I'll need reserving judgement on whether these are pictures of children engaging in sex. I would be very surprised if that's what is depicted. You are sure of that?
I'm sure that the specifics and edge cases will get parties quite riled up. Still, I believe the general guideline of "don't expose young children to the themes of sex or racism" is reasonable.
But in high school, some of the books we read were Nineteen-Eighty-Four (liberating power of sexuality is a theme), To Kill a Mockingbird (rape trial in the Jim Crow south), Huckleberry Finn (often considered racist in contemporary American society due to its frequent use of the n-word) and the Handmaid's Tale (rape and gender relations and racism).
I can't really imagine how literature, or society and history for that matter, can be taught without sex and racism coming up, and frequently.
And no "Watchmen", "Dune"… not even X-Men comics. Certainly not "Maus". No "Native Son", no "Farewell to Manzanar". No "The Good Earth". No "The Grapes of Wrath". No "Of Mice and Men". No "Invisible Man". No "Autobiography of Malcolm X". Absolutely none of Martin Luther King's speeches aside from "I Have a Dream".
Certainly not 99% of poetry.
Also would mean "Othello", "The Merchant of Venice", and all of the cross-dressing comedies like "Twelfth Night" are right out.
I completely agree with you that if this is allowed to stand, it would gut education irreparably.
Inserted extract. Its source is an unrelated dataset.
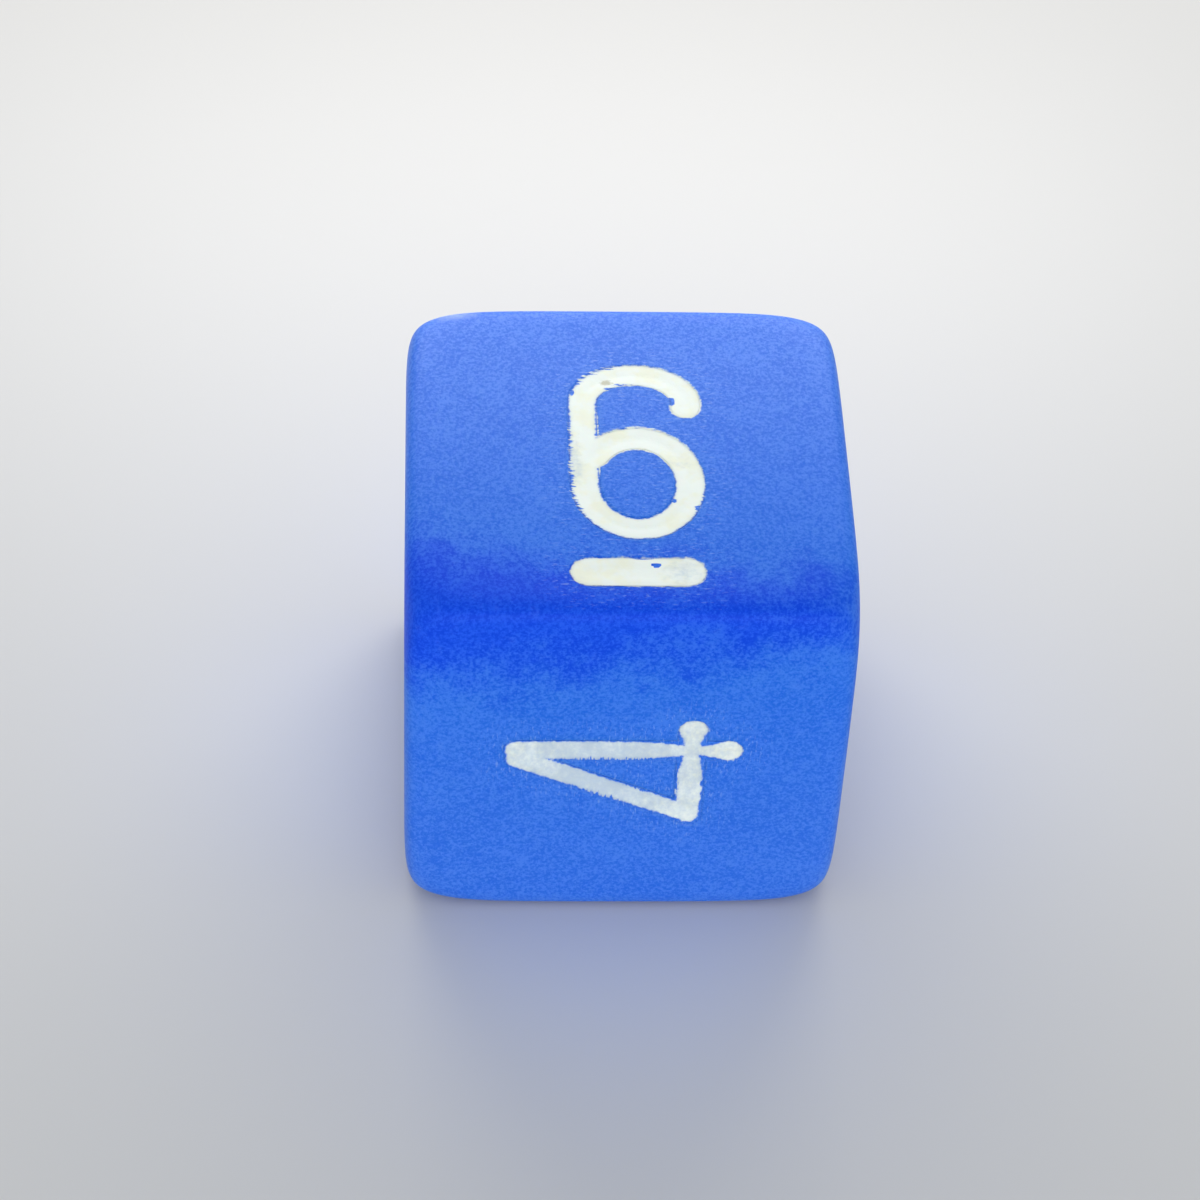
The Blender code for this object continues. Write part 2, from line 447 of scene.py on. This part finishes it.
def mark_faces(piece):
    """Gives each vertex its place on its face and how it lies to the paint, in millimetres."""
    vertices = piece.data.vertices
    points = np.zeros(len(vertices) * 3, np.float32)
    vertices.foreach_get("co", points)
    points = points.reshape(-1, 3)
    place = np.zeros_like(points)
    edge = np.full(len(points), FAR_FROM_PAINT)
    spots = {
        "paint_thin": THIN_PATCHES,
        "paint_wiped": WIPED,
        "paint_grime": GRIME,
        "mould_mark": MOULD_MARK,
    }
    depths = {key: np.zeros(len(points)) for key in spots}
    for name in STROKES:
        number = number_of(name)
        inverse = np.array(face_matrix(number).inverted())
        local = (points @ inverse[:3, :3].T + inverse[:3, 3]) / MM
        on_face = (local[:, 2] > -FACE_DEPTH) & (np.abs(local[:, :2]).max(1) < FACE_REACH)
        if not on_face.any():
            continue
        flat = local[on_face, :2]
        place[on_face] = np.column_stack([flat, np.full(len(flat), number * FACE_SPACING)])
        nicks = ovals(NICKS[name], flat)
        nick_edge = np.where(nicks > 0, NICK_DEPTH * nicks, NO_NICK)
        edge[on_face] = np.minimum(edge[on_face], np.maximum(paint_edge(name, flat), nick_edge))
        for key, marks in spots.items():
            depths[key][on_face] += ovals(marks.get(name, ()), flat)
    set_attribute(piece, "paint_edge", edge)
    set_attribute(piece, "face_place", place)
    for key, depth in depths.items():
        set_attribute(piece, key, depth)


# ---- materials -------------------------------------------------------------


class Value:
    """A number that varies over a surface, for use in sums."""

    def __init__(self, finish, socket):
        self.finish = finish
        self.socket = socket

    def __add__(self, other):
        return self.finish.sum("ADD", self, other)

    def __sub__(self, other):
        return self.finish.sum("SUBTRACT", self, other)

    def __rsub__(self, other):
        return self.finish.sum("SUBTRACT", other, self)

    def __mul__(self, other):
        return self.finish.sum("MULTIPLY", self, other)

    __radd__ = __add__
    __rmul__ = __mul__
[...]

Critical thinking is already under fire; this would drop a nuke on it.
The reason why this outrage story is barely upvoted or commented on is because even HNers don't believe the media spin on this. Sure, a vanishing few still lack the faculties to see through it but this shows a lot of progress.
FL children will not be able to easily determine the correct action when faced with opposing viewpoints. All they will have is to decide based upon what is in the Bible.
So, Thank You FL for helping the children in my state to have a leg up in climbing the economic ladder.